I think that most of us try to eat well. At the very least, our intentions are good. However, there are times during the days, weeks or months that we simply follow emotion over intellect. I found myself in that place a few monthes ago while heading to a triathlon. We were traveling to Santa Barbara, California from Las Vegas along a dusty, alternative, sparsely populated route about an hour and a half outside of Los Angeles. I start seeing signs for “date shakes”, “organic peaches” and the kicker, “deep-fried twinkies”. “Deep-Fried twinkies”, I thought; “where are they”? Never had one. Actually had not had a twinkie in 25 years. Now, a twinkie in any fom, be it in an altered state or not, is NOT the most ideal food to ingest before a race, but I vowed that I would stop for one on the return trip three dys later.
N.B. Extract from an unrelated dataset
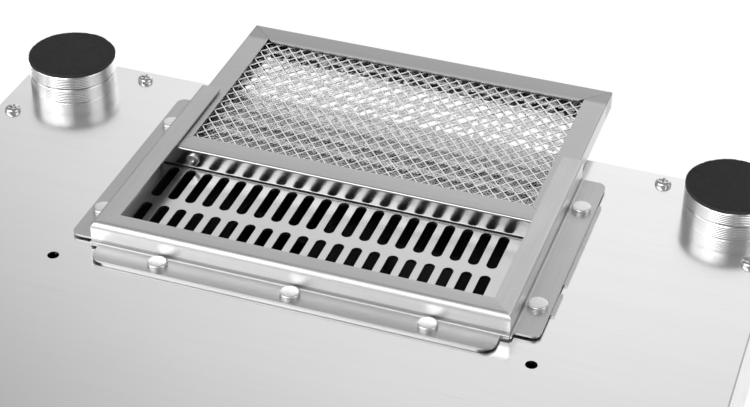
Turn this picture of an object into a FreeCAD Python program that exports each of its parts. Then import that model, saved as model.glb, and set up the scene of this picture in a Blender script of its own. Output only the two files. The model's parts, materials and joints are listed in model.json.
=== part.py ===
# Bench-top batch reflow oven, standing on four turned feet. Millimetres.
# +Z is up and the front, with the drawer and the controls, faces -Y. The origin is on the bench,
# under the centre of the box that holds the whole oven with its air filter drawn half out.
# A wide, low base holds the electronics and takes cooling air through the filter in its underside.
# A narrower insulated oven stands on the base, with quartz lamps, a blower and a board drawer.
import FreeCAD, Part
import math
import os

V = FreeCAD.Vector

# ---- driving dimensions ----
FOOT_H = 16.8            # bench to the underside of the bottom panel
FOOT_R = 22.5
FOOT_RING_H = 7.9        # the fixed half of a foot, next to the panel
FOOT_PAD_T = 1.6
FOOT_INSET_X = 26.0
FOOT_INSET_Y = 21.9
FOOT_TRAVEL = 6.0
BASE_W, BASE_D, BASE_H = 400.0, 420.0, 69.0
SHEET = 1.2              # folded stainless sheet
PANEL_T = 1.5            # bottom panel
BODY_W, BODY_H = 360.0, 184.0
BODY_FRONT, BODY_BACK = 14.0, 408.0   # depth of the upper body's faces, from the base's front
FILTER_PROUD = 49.0      # how far the drawn filter stands out past the base's front
COLLAR_L = 40.0          # exhaust collar, past the rear panel

# ---- places worked out from them ----
REAR_PROUD = BODY_BACK + COLLAR_L - BASE_D
FRONT_Y = -(BASE_D + REAR_PROUD - FILTER_PROUD) / 2
PANEL_Z = FOOT_H                      # outer face of the bottom panel
FLOOR_Z = PANEL_Z + PANEL_T           # its inner face
DECK_Z = PANEL_Z + BASE_H             # top of the base
TOP_Z = DECK_Z + BODY_H
HALF_W, HALF_BODY = BASE_W / 2, BODY_W / 2
FOOT_X = HALF_W - FOOT_INSET_X


def y(depth):
    """Y of a place given by its depth behind the base's front face."""
    return FRONT_Y + depth


def under(height):
    """Z of a place given by its height proud of the bottom panel's outer face."""
    return PANEL_Z - height


FOOT_PLACES = {
    "front_left": (-FOOT_X, y(FOOT_INSET_Y)),
    "front_right": (FOOT_X, y(FOOT_INSET_Y)),
    "rear_left": (-FOOT_X, y(BASE_D - FOOT_INSET_Y)),
    "rear_right": (FOOT_X, y(BASE_D - FOOT_INSET_Y)),
}

# ---- the filter's rails and the filter, measured down from the bottom panel ----
PACKING_T = 1.0
RAIL_T = 1.0
RAIL_H = 13.0            # outer face of the lip
RAIL_IN = 100.0          # half the clear width between the walls
RAIL_LIP = 10.5
RAIL_FLANGE = 12.5
RAIL_FRONT, RAIL_STOP = 21.0, 149.5   # open end and inner face of the stop, as depths
SIDE_FLANGE_BACK = 147.0
STOP_FLANGE_HALF = 97.0
RIVET_XS = (-65.0, 0.0, 65.0)
RIVET_DEPTHS = (46.0, 125.5)
RIVET_HEAD_R, RIVET_HEAD_H, RIVET_R = 4.7, 2.2, 2.4
FILTER_HALF_W, FILTER_L, FILTER_T = 99.0, 125.0, 10.8
FILTER_LOW = 0.4         # its upper face, below the panel
FILTER_SHEET = 0.8
FILTER_BAR, FILTER_FRONT_BAR = 12.0, 14.5
FILTER_D0 = -FILTER_PROUD
FILTER_D1 = FILTER_D0 + FILTER_L

# ---- air slots ----
SLOT_PITCH, SLOT_W, SLOT_COLUMNS = 8.9, 5.2, 20
SLOT_X = -90.6           # first column
SLOT_ROWS = ((22.7, 45.0), (50.6, 71.8), (77.4, 103.5), (109.3, 139.3))
FAN_D = 81.0             # depth of the cooling fan's axis, the middle of the slots

# ---- oven chamber, as depths and heights above the bench ----
CHAMBER_HALF_W, CHAMBER_Z0, CHAMBER_Z1 = 141.0, 108.0, 236.0
CHAMBER_D0, CHAMBER_D1, LINER_T = 16.0, 300.0, 1.0
BAFFLE_D = 250.0
WHEEL_D0, WHEEL_D1 = 262.0, 286.0
BLOWER_Z = (CHAMBER_Z0 + CHAMBER_Z1) / 2
LAMP_R, LAMP_HALF = 5.0, 144.0
TOP_LAMP_Z, BOTTOM_LAMP_Z = 222.0, 123.0
TOP_LAMPS, BOTTOM_LAMPS = (70.0, 120.0, 170.0, 220.0), (95.0, 195.0)
DUCT_X, DUCT_Z, DUCT_R = 105.0, 200.0, 26.0
COLLAR_R = 37.5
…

I thought about that twinkie all weekend. I told my host about it. I told fellow racers about it. I thought about it when I woke up in the mornings and even during the race (imagine clipping along and being fixatied not on the competition ahead, but something you might eat a day later. Go figure!). After a long race, there is nothing better than indulging in life’s pleasures–for me this is usually a local culinary delight (lobster in Maine, BBQ and Microbrews in Lake Placid, fish tacos in San Diego.
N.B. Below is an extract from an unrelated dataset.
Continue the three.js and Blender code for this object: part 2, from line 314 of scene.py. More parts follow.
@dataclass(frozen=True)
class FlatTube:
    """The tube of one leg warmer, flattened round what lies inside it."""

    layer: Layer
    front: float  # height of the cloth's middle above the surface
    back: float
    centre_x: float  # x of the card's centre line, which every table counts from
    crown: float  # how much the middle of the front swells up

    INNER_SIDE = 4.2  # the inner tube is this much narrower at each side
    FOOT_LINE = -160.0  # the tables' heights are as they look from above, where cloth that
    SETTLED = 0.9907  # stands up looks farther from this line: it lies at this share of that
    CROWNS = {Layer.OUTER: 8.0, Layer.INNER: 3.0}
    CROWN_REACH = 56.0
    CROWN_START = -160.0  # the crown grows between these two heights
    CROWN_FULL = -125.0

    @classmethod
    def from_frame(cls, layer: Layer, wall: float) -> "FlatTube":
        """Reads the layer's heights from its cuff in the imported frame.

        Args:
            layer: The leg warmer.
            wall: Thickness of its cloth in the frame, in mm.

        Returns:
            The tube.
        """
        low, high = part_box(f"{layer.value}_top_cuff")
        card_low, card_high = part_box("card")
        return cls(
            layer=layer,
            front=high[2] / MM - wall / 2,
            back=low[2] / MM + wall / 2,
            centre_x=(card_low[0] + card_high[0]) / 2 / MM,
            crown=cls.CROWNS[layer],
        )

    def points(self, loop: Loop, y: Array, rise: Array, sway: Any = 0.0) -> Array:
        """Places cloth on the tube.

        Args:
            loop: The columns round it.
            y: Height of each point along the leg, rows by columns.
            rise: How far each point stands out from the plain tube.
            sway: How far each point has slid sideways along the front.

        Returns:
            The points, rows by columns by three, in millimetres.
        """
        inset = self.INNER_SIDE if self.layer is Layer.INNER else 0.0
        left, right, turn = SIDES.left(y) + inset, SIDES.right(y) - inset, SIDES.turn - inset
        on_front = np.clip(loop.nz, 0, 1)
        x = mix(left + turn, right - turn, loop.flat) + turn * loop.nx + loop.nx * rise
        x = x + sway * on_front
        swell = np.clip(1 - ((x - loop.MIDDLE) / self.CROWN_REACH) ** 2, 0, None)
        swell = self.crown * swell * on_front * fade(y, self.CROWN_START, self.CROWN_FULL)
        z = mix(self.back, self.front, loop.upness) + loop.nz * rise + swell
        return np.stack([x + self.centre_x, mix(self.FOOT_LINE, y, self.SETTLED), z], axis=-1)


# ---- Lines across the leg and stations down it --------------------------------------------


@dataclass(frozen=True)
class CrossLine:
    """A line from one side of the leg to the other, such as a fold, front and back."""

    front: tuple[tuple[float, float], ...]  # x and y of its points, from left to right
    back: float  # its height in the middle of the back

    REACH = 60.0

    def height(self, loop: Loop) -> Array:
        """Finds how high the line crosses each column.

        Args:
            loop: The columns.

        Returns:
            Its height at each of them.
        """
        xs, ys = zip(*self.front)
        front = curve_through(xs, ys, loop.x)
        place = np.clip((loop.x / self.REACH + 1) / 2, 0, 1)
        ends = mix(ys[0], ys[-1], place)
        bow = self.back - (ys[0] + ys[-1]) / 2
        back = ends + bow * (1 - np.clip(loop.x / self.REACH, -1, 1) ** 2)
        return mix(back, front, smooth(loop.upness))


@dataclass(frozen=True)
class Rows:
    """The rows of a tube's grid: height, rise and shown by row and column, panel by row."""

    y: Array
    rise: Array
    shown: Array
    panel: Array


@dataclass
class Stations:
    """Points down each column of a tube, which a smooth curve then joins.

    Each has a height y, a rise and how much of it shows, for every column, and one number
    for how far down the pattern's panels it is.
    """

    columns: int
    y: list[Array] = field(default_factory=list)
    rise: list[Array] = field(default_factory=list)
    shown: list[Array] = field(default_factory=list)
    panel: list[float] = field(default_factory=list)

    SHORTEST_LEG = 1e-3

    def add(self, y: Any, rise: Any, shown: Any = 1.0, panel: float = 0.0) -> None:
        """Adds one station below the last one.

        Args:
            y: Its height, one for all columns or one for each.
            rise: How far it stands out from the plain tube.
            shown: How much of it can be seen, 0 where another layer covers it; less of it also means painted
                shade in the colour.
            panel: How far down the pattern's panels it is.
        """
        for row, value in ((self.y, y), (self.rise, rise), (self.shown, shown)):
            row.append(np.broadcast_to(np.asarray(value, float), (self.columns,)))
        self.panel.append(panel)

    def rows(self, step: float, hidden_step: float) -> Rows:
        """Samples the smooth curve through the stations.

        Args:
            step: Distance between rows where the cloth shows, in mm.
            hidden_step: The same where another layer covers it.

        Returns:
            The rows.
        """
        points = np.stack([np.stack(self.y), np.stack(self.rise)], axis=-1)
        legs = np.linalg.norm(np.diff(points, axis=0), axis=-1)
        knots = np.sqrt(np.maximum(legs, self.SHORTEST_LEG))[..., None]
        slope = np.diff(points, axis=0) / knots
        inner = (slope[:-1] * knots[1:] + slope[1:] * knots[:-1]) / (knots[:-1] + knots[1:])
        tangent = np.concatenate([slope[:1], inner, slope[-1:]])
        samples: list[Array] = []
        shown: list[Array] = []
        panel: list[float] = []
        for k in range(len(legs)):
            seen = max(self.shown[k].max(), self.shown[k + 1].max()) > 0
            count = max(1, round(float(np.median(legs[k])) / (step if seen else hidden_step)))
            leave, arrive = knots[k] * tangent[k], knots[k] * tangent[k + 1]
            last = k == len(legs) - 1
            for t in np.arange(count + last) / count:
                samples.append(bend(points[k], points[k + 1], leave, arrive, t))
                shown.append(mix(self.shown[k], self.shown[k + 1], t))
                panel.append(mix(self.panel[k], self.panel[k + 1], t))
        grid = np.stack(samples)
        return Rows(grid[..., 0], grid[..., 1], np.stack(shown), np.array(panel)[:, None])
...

I stopped. I ordered a deep-fried twinkie. Complete with Cool Whip and congealed raspberry sauce. I have to say, the idea of the deep-fried twinkie was better than the twinkie itself. But now I can say that I’ve been there, done that in regard to to deep-fried twinkie on the Pear Blossom Highway.

My point is this:

Keep it real. Life is full of simple pleasures

Be mindful not militant. Embrace food not only as nourishment, but at something cultural and sensual.